# Short task
Can you write out all of the material below, word for word?

# Data entries
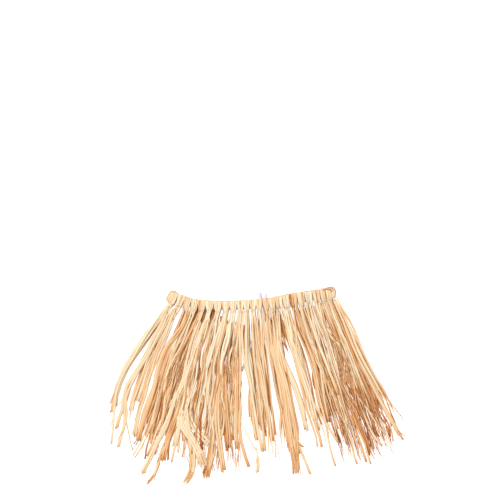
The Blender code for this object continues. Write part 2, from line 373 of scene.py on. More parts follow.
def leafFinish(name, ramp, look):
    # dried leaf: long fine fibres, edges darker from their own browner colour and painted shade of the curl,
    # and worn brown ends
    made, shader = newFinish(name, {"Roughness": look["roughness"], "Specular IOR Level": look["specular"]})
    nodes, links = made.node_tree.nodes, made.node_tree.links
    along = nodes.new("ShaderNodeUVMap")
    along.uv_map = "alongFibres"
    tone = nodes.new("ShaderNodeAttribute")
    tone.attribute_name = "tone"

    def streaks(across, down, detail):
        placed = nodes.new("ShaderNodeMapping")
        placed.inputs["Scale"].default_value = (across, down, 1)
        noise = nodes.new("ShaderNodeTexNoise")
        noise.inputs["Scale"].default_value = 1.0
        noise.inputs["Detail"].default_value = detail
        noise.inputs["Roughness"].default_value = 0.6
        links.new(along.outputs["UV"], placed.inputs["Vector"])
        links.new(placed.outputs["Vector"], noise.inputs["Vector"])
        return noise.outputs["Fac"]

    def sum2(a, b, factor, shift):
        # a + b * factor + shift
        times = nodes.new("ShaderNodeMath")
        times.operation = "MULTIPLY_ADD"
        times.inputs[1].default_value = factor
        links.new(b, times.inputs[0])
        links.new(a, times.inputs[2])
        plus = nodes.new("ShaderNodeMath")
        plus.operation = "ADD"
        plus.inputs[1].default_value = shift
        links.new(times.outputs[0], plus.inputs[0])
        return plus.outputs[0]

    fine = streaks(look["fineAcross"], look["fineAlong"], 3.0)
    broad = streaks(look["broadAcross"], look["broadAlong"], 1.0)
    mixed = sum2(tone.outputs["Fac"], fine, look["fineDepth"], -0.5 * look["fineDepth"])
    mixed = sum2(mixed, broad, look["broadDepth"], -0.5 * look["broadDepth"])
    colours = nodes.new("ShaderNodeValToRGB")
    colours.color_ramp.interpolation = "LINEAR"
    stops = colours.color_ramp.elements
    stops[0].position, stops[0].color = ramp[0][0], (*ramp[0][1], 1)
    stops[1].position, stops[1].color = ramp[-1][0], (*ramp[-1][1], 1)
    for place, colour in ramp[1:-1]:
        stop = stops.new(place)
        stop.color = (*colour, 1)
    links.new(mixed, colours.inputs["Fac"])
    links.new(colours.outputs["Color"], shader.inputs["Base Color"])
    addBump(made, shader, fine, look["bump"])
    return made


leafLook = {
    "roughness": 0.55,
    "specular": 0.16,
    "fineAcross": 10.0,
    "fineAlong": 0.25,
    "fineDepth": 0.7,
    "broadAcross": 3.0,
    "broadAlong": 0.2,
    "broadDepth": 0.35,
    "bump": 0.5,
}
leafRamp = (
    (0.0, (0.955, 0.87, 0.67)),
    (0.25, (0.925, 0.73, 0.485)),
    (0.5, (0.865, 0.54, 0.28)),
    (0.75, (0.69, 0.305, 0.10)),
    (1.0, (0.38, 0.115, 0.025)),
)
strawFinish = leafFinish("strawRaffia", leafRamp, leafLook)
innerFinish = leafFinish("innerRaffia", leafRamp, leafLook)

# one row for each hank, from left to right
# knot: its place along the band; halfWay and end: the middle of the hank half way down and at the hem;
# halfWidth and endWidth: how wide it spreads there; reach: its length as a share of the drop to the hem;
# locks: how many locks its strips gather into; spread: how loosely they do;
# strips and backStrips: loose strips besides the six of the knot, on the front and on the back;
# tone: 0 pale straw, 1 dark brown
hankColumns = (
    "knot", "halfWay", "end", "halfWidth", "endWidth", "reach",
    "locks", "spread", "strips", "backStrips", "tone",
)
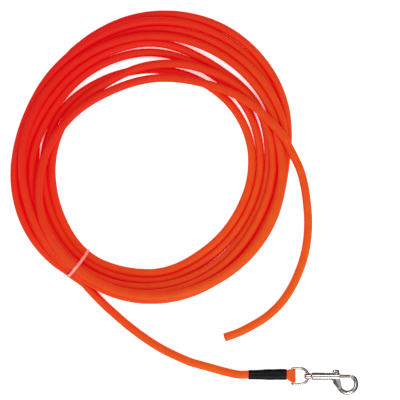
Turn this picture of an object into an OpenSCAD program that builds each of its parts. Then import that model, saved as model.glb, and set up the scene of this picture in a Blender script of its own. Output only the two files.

# Exercise answer
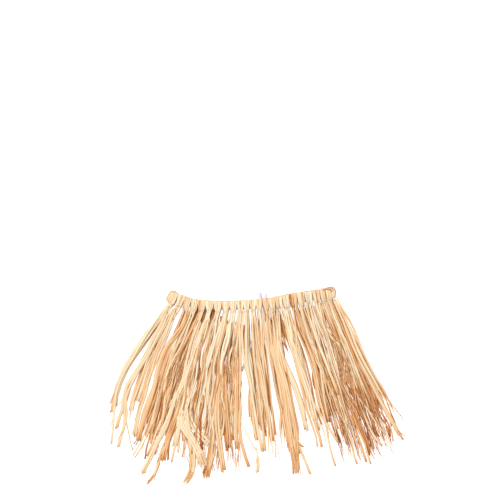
The Blender code for this object continues. Write part 2, from line 373 of scene.py on. More parts follow.
def leafFinish(name, ramp, look):
    # dried leaf: long fine fibres, edges darker from their own browner colour and painted shade of the curl,
    # and worn brown ends
    made, shader = newFinish(name, {"Roughness": look["roughness"], "Specular IOR Level": look["specular"]})
    nodes, links = made.node_tree.nodes, made.node_tree.links
    along = nodes.new("ShaderNodeUVMap")
    along.uv_map = "alongFibres"
    tone = nodes.new("ShaderNodeAttribute")
    tone.attribute_name = "tone"

    def streaks(across, down, detail):
        placed = nodes.new("ShaderNodeMapping")
        placed.inputs["Scale"].default_value = (across, down, 1)
        noise = nodes.new("ShaderNodeTexNoise")
        noise.inputs["Scale"].default_value = 1.0
        noise.inputs["Detail"].default_value = detail
        noise.inputs["Roughness"].default_value = 0.6
        links.new(along.outputs["UV"], placed.inputs["Vector"])
        links.new(placed.outputs["Vector"], noise.inputs["Vector"])
        return noise.outputs["Fac"]

    def sum2(a, b, factor, shift):
        # a + b * factor + shift
        times = nodes.new("ShaderNodeMath")
        times.operation = "MULTIPLY_ADD"
        times.inputs[1].default_value = factor
        links.new(b, times.inputs[0])
        links.new(a, times.inputs[2])
        plus = nodes.new("ShaderNodeMath")
        plus.operation = "ADD"
        plus.inputs[1].default_value = shift
        links.new(times.outputs[0], plus.inputs[0])
        return plus.outputs[0]

    fine = streaks(look["fineAcross"], look["fineAlong"], 3.0)
    broad = streaks(look["broadAcross"], look["broadAlong"], 1.0)
    mixed = sum2(tone.outputs["Fac"], fine, look["fineDepth"], -0.5 * look["fineDepth"])
    mixed = sum2(mixed, broad, look["broadDepth"], -0.5 * look["broadDepth"])
    colours = nodes.new("ShaderNodeValToRGB")
    colours.color_ramp.interpolation = "LINEAR"
    stops = colours.color_ramp.elements
    stops[0].position, stops[0].color = ramp[0][0], (*ramp[0][1], 1)
    stops[1].position, stops[1].color = ramp[-1][0], (*ramp[-1][1], 1)
    for place, colour in ramp[1:-1]:
        stop = stops.new(place)
        stop.color = (*colour, 1)
    links.new(mixed, colours.inputs["Fac"])
    links.new(colours.outputs["Color"], shader.inputs["Base Color"])
    addBump(made, shader, fine, look["bump"])
    return made


leafLook = {
    "roughness": 0.55,
    "specular": 0.16,
    "fineAcross": 10.0,
    "fineAlong": 0.25,
    "fineDepth": 0.7,
    "broadAcross": 3.0,
    "broadAlong": 0.2,
    "broadDepth": 0.35,
    "bump": 0.5,
}
leafRamp = (
    (0.0, (0.955, 0.87, 0.67)),
    (0.25, (0.925, 0.73, 0.485)),
    (0.5, (0.865, 0.54, 0.28)),
    (0.75, (0.69, 0.305, 0.10)),
    (1.0, (0.38, 0.115, 0.025)),
)
strawFinish = leafFinish("strawRaffia", leafRamp, leafLook)
innerFinish = leafFinish("innerRaffia", leafRamp, leafLook)

# one row for each hank, from left to right
# knot: its place along the band; halfWay and end: the middle of the hank half way down and at the hem;
# halfWidth and endWidth: how wide it spreads there; reach: its length as a share of the drop to the hem;
# locks: how many locks its strips gather into; spread: how loosely they do;
# strips and backStrips: loose strips besides the six of the knot, on the front and on the back;
# tone: 0 pale straw, 1 dark brown
hankColumns = (
    "knot", "halfWay", "end", "halfWidth", "endWidth", "reach",
    "locks", "spread", "strips", "backStrips", "tone",
)
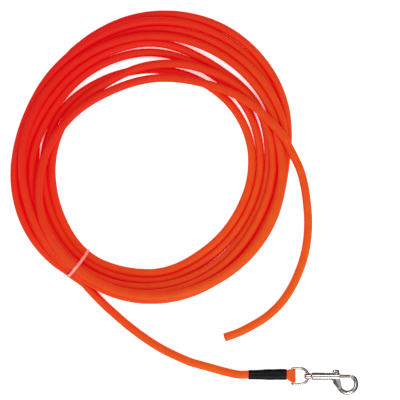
Turn this picture of an object into an OpenSCAD program that builds each of its parts. Then import that model, saved as model.glb, and set up the scene of this picture in a Blender script of its own. Output only the two files.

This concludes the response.